- EXERCISE PROMPT: Output every record below exactly as it appears.

[Start of PROVIDED RECORDS]

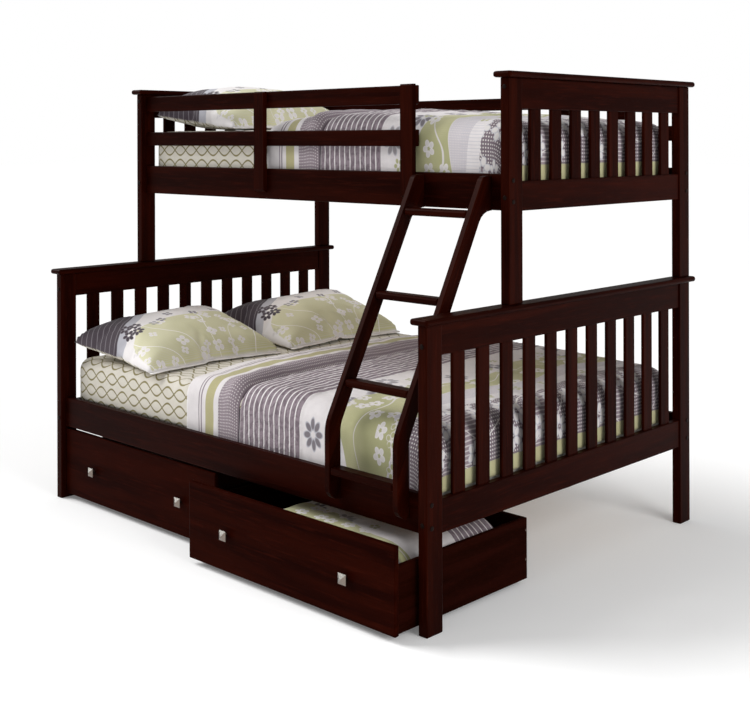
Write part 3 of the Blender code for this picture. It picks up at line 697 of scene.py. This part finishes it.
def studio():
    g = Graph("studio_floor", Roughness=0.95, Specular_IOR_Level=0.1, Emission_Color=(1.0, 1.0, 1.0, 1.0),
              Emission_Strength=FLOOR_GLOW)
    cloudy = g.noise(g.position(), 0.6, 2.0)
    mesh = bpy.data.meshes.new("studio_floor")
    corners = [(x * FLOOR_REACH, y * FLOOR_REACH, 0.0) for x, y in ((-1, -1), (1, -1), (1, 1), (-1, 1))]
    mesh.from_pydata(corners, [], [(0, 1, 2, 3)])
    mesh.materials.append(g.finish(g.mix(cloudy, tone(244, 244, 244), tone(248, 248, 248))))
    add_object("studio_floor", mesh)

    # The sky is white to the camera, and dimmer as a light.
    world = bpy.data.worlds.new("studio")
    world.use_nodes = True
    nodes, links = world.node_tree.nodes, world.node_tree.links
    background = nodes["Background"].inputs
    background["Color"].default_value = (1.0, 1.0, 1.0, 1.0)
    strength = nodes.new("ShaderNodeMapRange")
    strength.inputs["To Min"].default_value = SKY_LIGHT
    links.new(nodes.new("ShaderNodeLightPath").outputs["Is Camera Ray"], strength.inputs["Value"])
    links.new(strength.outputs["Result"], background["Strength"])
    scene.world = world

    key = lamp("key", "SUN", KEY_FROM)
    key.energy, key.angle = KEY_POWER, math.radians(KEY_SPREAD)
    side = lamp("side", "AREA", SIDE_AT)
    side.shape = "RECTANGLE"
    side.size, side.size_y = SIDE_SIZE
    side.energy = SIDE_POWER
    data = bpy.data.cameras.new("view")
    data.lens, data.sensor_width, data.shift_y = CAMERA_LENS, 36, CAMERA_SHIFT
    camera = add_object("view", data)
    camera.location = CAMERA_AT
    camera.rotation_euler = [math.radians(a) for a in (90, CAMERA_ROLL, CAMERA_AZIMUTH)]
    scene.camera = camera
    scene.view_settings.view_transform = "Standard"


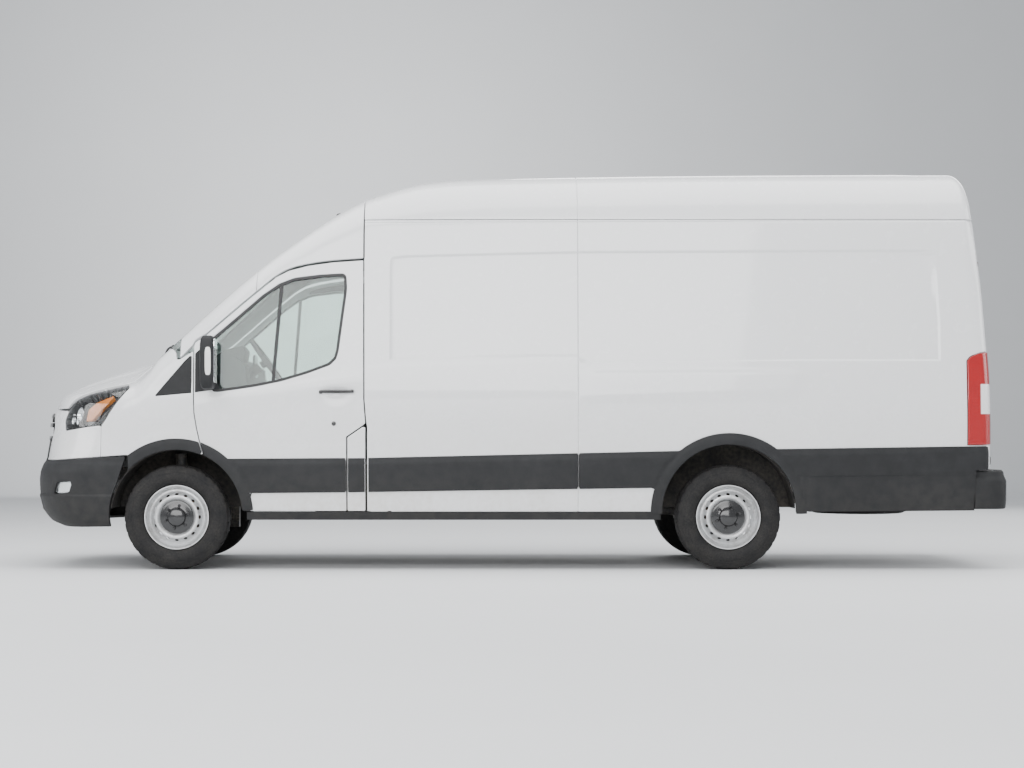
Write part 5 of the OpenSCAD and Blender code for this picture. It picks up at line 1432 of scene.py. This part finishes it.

[End of PROVIDED RECORDS]

- RESULT OF THIS TASK:
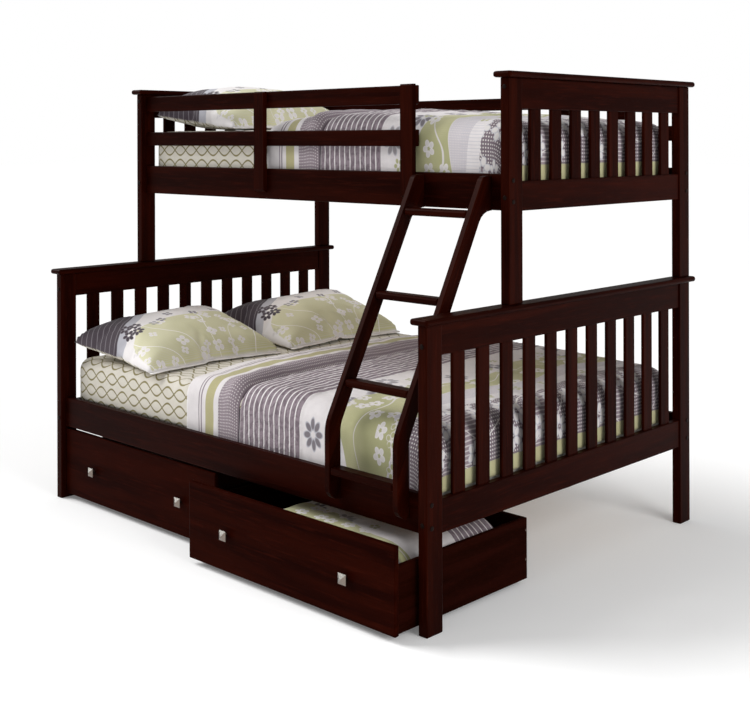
Write part 3 of the Blender code for this picture. It picks up at line 697 of scene.py. This part finishes it.
def studio():
    g = Graph("studio_floor", Roughness=0.95, Specular_IOR_Level=0.1, Emission_Color=(1.0, 1.0, 1.0, 1.0),
              Emission_Strength=FLOOR_GLOW)
    cloudy = g.noise(g.position(), 0.6, 2.0)
    mesh = bpy.data.meshes.new("studio_floor")
    corners = [(x * FLOOR_REACH, y * FLOOR_REACH, 0.0) for x, y in ((-1, -1), (1, -1), (1, 1), (-1, 1))]
    mesh.from_pydata(corners, [], [(0, 1, 2, 3)])
    mesh.materials.append(g.finish(g.mix(cloudy, tone(244, 244, 244), tone(248, 248, 248))))
    add_object("studio_floor", mesh)

    # The sky is white to the camera, and dimmer as a light.
    world = bpy.data.worlds.new("studio")
    world.use_nodes = True
    nodes, links = world.node_tree.nodes, world.node_tree.links
    background = nodes["Background"].inputs
    background["Color"].default_value = (1.0, 1.0, 1.0, 1.0)
    strength = nodes.new("ShaderNodeMapRange")
    strength.inputs["To Min"].default_value = SKY_LIGHT
    links.new(nodes.new("ShaderNodeLightPath").outputs["Is Camera Ray"], strength.inputs["Value"])
    links.new(strength.outputs["Result"], background["Strength"])
    scene.world = world

    key = lamp("key", "SUN", KEY_FROM)
    key.energy, key.angle = KEY_POWER, math.radians(KEY_SPREAD)
    side = lamp("side", "AREA", SIDE_AT)
    side.shape = "RECTANGLE"
    side.size, side.size_y = SIDE_SIZE
    side.energy = SIDE_POWER
    data = bpy.data.cameras.new("view")
    data.lens, data.sensor_width, data.shift_y = CAMERA_LENS, 36, CAMERA_SHIFT
    camera = add_object("view", data)
    camera.location = CAMERA_AT
    camera.rotation_euler = [math.radians(a) for a in (90, CAMERA_ROLL, CAMERA_AZIMUTH)]
    scene.camera = camera
    scene.view_settings.view_transform = "Standard"


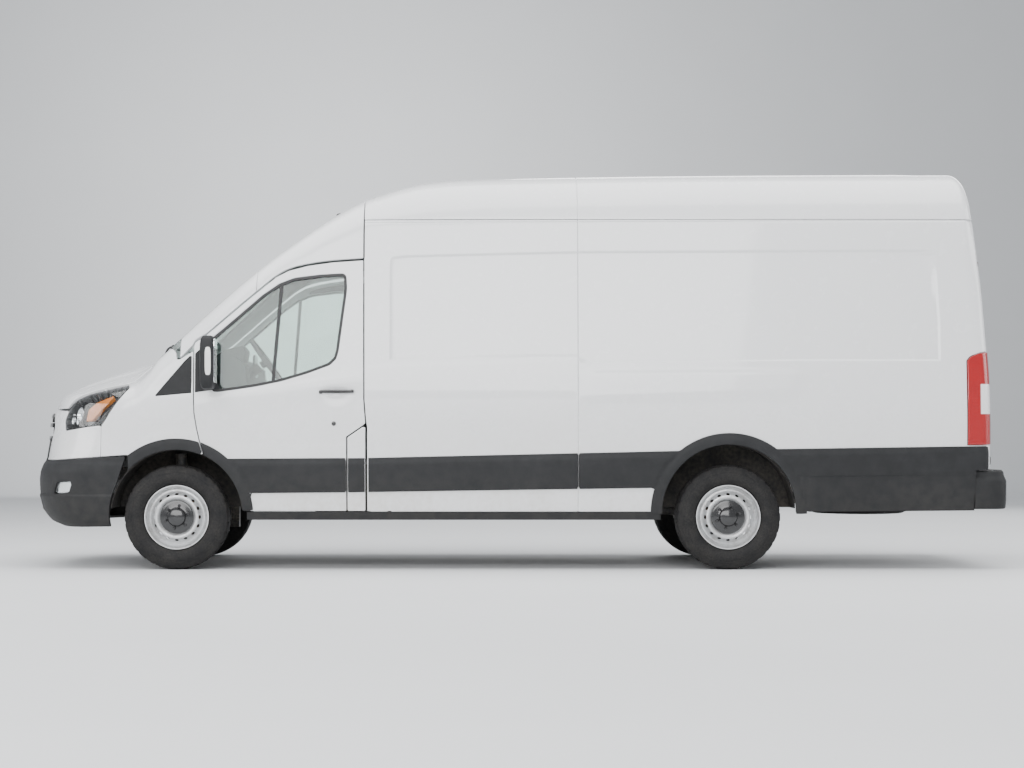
Write part 5 of the OpenSCAD and Blender code for this picture. It picks up at line 1432 of scene.py. This part finishes it.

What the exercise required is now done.